The engine is at its heart the following components:

  1. a world (world.hpp) which is a spatial index - an octree - of 'object_t's. It provides standard spatial querying - identifying objects that intersect rays, cylinders, frustums, those that are within a radius of a point and so on. It can also track a viewing frustum, keeping track automatically of which objects are visible as they move.

  2. units move in groups (perhaps groups of one). When you move a group, formations - user choice of ranks and files basically - are used, and the path-finding is based on the total size of the formation and such. Units so grouped will move as one.

  3. a 'variety engine' so that alternative representations of things, typically humanoids can be provided, so that models are provided and subtle colour choices for meshes with semi-transparent textures so that, say, the trousers of a pikeman differ within defined palette. Units marching together should be in-step generally, but two groups (of 1) that are sent around the same time are not necessarily in-step.

  4. helper AI - logic you can issue commands to, that can apply to groups and such. This allows logic for the moving of complex formations - rifleman forming a box, or the building of complex structure - to be executed by scripts on behalf of the player.

  5. buildings are not restricted to the grid, but buildings that are placed adjacent to other buildings will be auto-aligned with them on a grid.

  6. walks and such to join buildings together at prescribed points. A walling system consisting of various sections in various orientations and towers and such will be supported.

  7. procedurally-generated trees and other background. See eisenscript.

  8. XML-based units and resources and such, based on the existing Glest structure.
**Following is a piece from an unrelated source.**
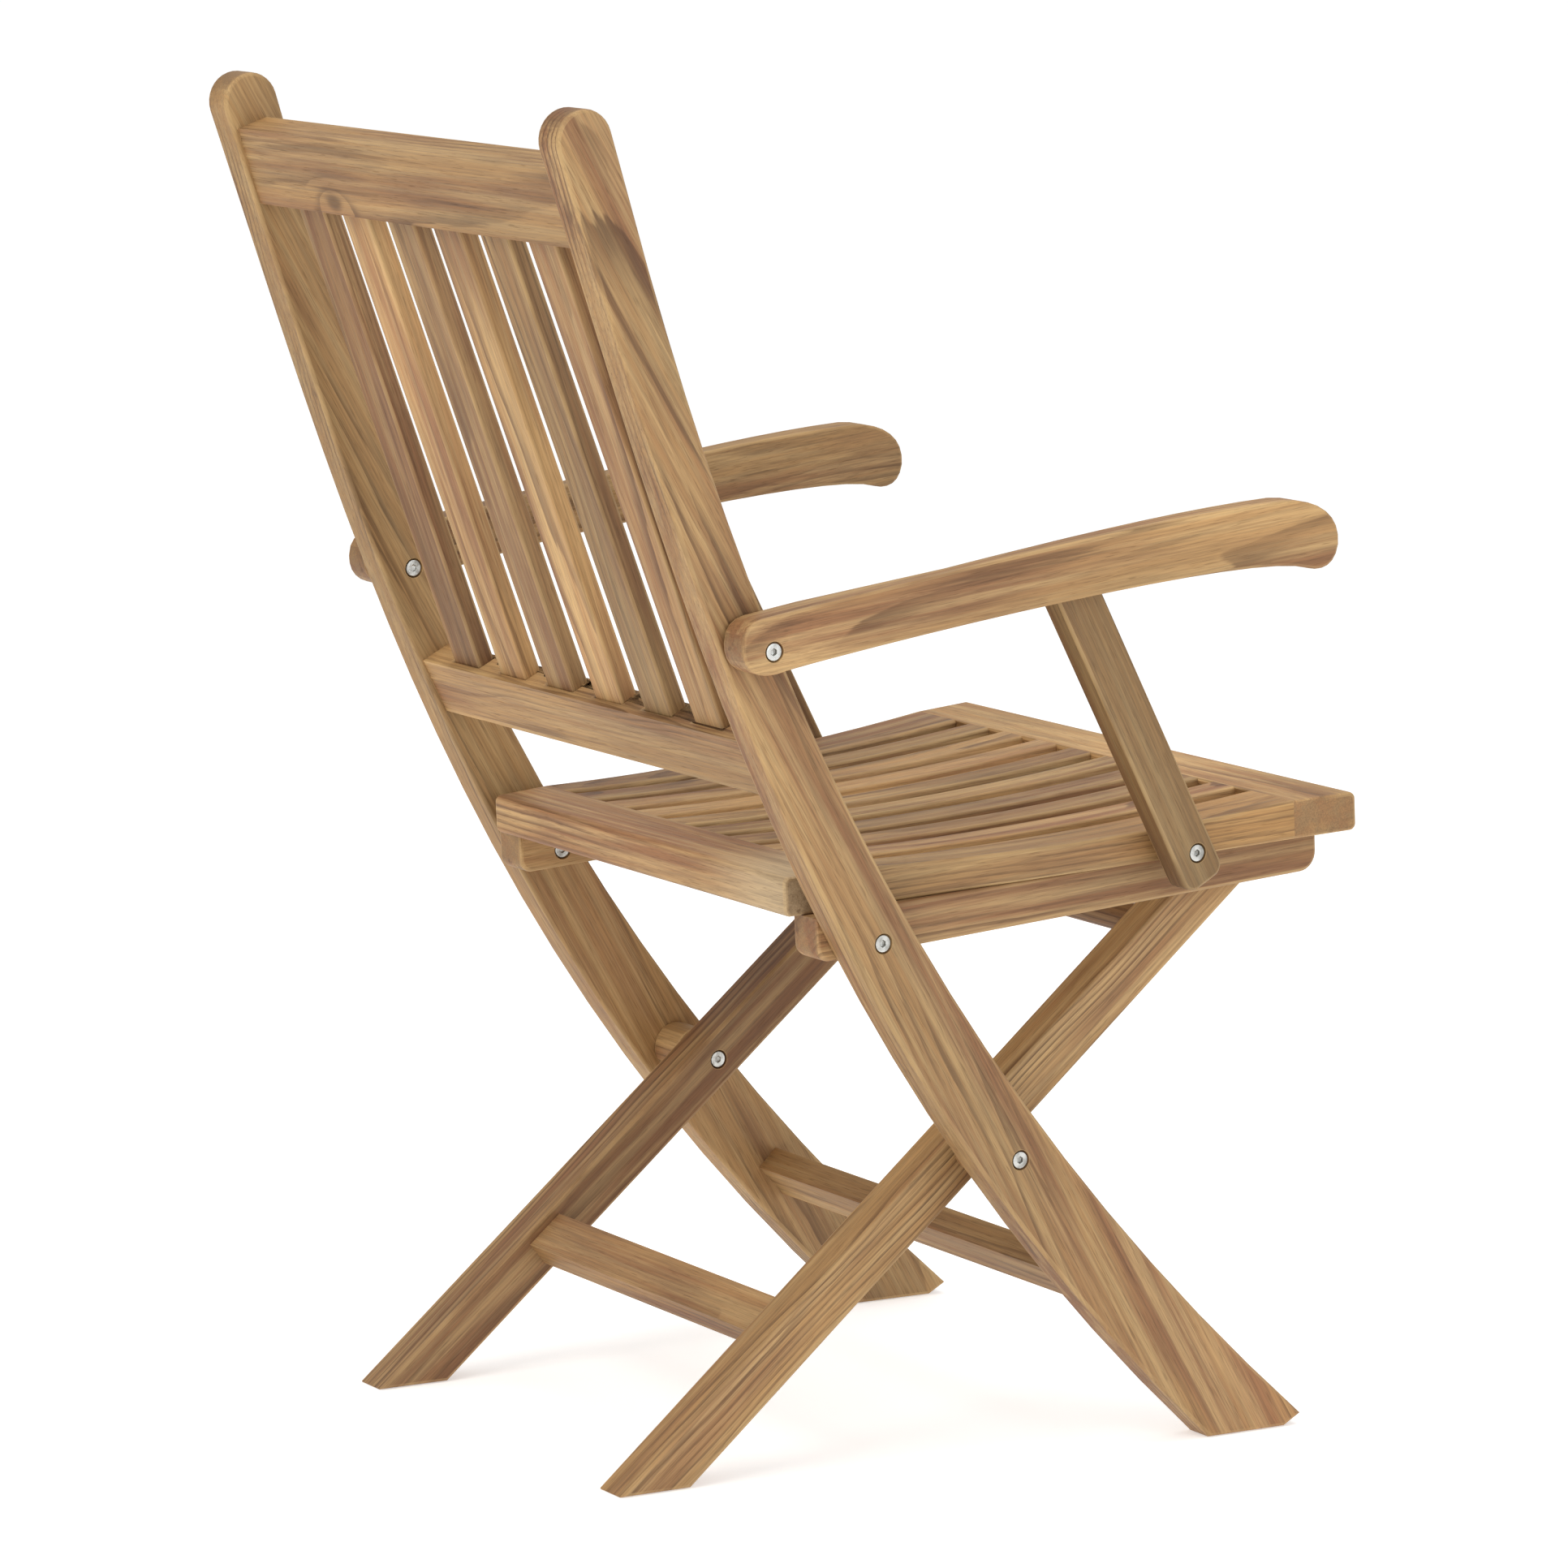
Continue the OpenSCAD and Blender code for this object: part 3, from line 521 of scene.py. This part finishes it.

Things that are loaded from XML can be parsed and reloaded in-game, and an in-game XML editor and editors for other attributes are provided, so you can tweak things in-game to adjust balance and try things out and such.

  9. MD5 and other bone-based formats are supported, enabling turrets, flags and and kinetics solutions.

  10. An attack logic that is based on the intersection of cylinders (representing the flight of a projectile from one frame to another) and mesh-to-mesh (for impact weapons) rather than simple subtracting health-points. Units are still modelled by the 'health-points' and other familiar Glestisms, but fighting is modelled such that the engine will eventually support duelling units and mass battles where chance plays a part. Individual meshes in units might be assigned individual armour types and strength such that a chance hit in the eye of a king is lethal even if the king has some really good armour on. Models/units imported from Glest will not have this additional information, so impact is based on the models bounding boxes and this will have a close-enough approximation to the classic Glest attack logic to maintain game-play balance (hopefully). But it is hoped that new models - bone- or armature- based, with appropriate per-section attributes - will be used.

  11. Scenarios and AI written in a scripting language, editable in-game. This is likely Lua, although I'm concerned about the exception-propagation issues that might exist. Angelcode likely has the same issues; Python too perhaps. Python is a nice language.

  12. The engine is not multi-threaded but is multi-process even for single-player games. The UI thread/process shows the game world live and interprets and issues commands to the players units. These commands are serialised and sent to the game server - another process on the same box perhaps - where it is validated and executed. AI all runs in their own processes without a UI. Processes that could benefit from multi-threading will use a work-stealing thread-pooling tasklet architecture perhaps. This may seem an expensive choice - its possible to have shared read-only memory for the navigation and model meshes perhaps for components running on the same machine, using platform-specific code - but it will ensure that the multi-player sync logic is available from the beginning, and its an observation that scaling sideways - utilising additional cores in this way, rather than putting everything into the same thread and hoping the CPU will run faster in future - is the way of the future. Only the UI processes - one per computer, surely - need any graphics resources.

  13. The file system is mounted through a custom virtual file system layer. This is like physFS but is configured quite differently. Mods are stored in ZIP files. The naming convention of these is strictly observed so the engine can determine which mods patch which techtrees by looking at the names. The order that the zip files is mounted is significant - in a unionfs-type way. The ZIP CRC of files is noted and when playing against another opponent the CRCs are compared and any that you don't have get downloaded and cached locally. Your local edits are also stored locally, and there is a tool for packaging up local edits and producing a new version of the mod in a proper ZIP file. The file system is 'versioning' at all times keeping a chronological and CRC-based log so as to determine the exact version of any mod to mount. GIT and other distributed version control systems might be integrated so that people can tweak other people's mods and put in a push request. A simple wizard in the game will make this straightforward but daunting command-line task easy. The game engine includes a downloader, including a patching downloader for moving between versions. Whether mods can be hosted on github or Google Sites or such will need investigation when the code is mature enough to try.